Phone Booth

Phone Booth September 16, 2015

Way out in the Mojave desert is a phone booth. Some years ago, a resident of LA published a picture, which inspired Godfrey Daniels to start calling the phone. He was prepared to keep calling for years until someone picked up.

A month later, Lorene Aiken, who worked at the cinder minds nearby, answered the phone and chatted with Daniels for a few minutes. Daniels took a pilgrimage to see the phone booth, and designed a web site in its honor. 

“I thought that was about as far as it would go,” he said. “Next thing you know, I’d go to my P.O. box, and there would be clippings about the Mojave Phone Booth from newspapers in languages I didn’t know how to read. It just spread.” When he listed the number to the booth, the phone began to ring constantly, and the image of the lonely structure appeared in magazines and commercials all over the world.

The story of the Mojave phone booth is one of the stories told in Ariana Kelly’s forthcoming Phone Booth, a contribution to Bloomsbury’s “Object Lessons” series.

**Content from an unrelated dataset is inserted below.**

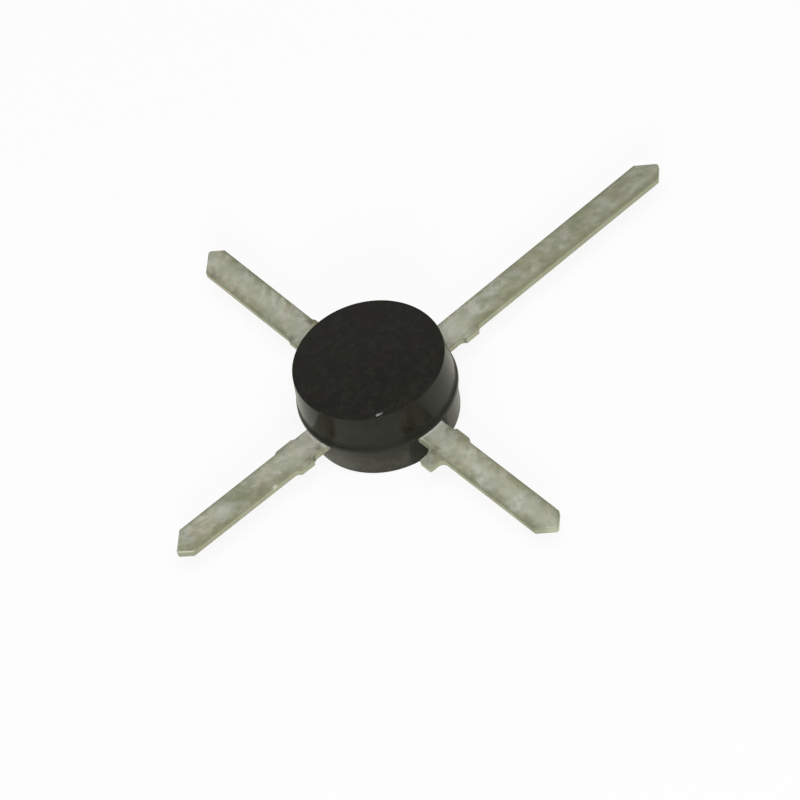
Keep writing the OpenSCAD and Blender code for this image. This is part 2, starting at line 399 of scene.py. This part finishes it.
class Finish:
    """A material under construction. Patterns are laid out in millimetres on the object's own axes."""

    def __init__(self, name):
        self.material = bpy.data.materials.new(name)
        self.material.use_nodes = True
        self.tree = self.material.node_tree
        self.tree.nodes.clear()
        self.shader = self.node("ShaderNodeBsdfPrincipled")
        output = self.node("ShaderNodeOutputMaterial")
        self.link(self.shader.outputs["BSDF"], output.inputs["Surface"])
        place = self.node("ShaderNodeTexCoord")
        scaled = self.node("ShaderNodeVectorMath", operation="SCALE")
        self.link(place.outputs["Object"], scaled.inputs[0])
        scaled.inputs["Scale"].default_value = 1 / MM
        self.place = scaled.outputs[0]
        self.x, self.y, self.z = self.split(self.place)
        self.upward = self.split(place.outputs["Normal"])[2]

    def node(self, kind, **settings):
        """New node with its settings."""
        made = self.tree.nodes.new(kind)
        for key, value in settings.items():
            setattr(made, key, value)
        return made

    def link(self, source, target):
        """Joins an output to an input."""
        self.tree.links.new(source, target)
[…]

Phone booths appeared late in the nineteenth century, invented by William Gray of Hartford, Connecticut after a desperate nighttime search for a way to contact a doctor for his wife. A year after that night, “Gray had patented the first coin-operated pay phone, having entrusted George A. Long, a sixteen-year-old apprentice at the Pratt and Whitney factory, to engineer a working machine based upon his sketches. The design went through several iterations before it became more or less what we have today: an automated, prepay machine.”

The earliest phone booths were “acutely beautiful examples of craftsmanship: wooden, spacious, inset with carpet and cushions, as if to suggest, subliminally at least, the value we once placed on transitional spaces. These areas, which were neither here nor there, were in fact designed to help people get from here to there and readily lent themselves to moments when private life spilled into the public. A phone booth was not just a convenient place to have a conversation— it was a significant place.”

Kelly’s book examines the history and decline of phone booths, their re-use for everything from prayer to wifi, their importance in film and story. Her book never quite nails the significance of this object, but the detail of her anecdotes makes it delightful.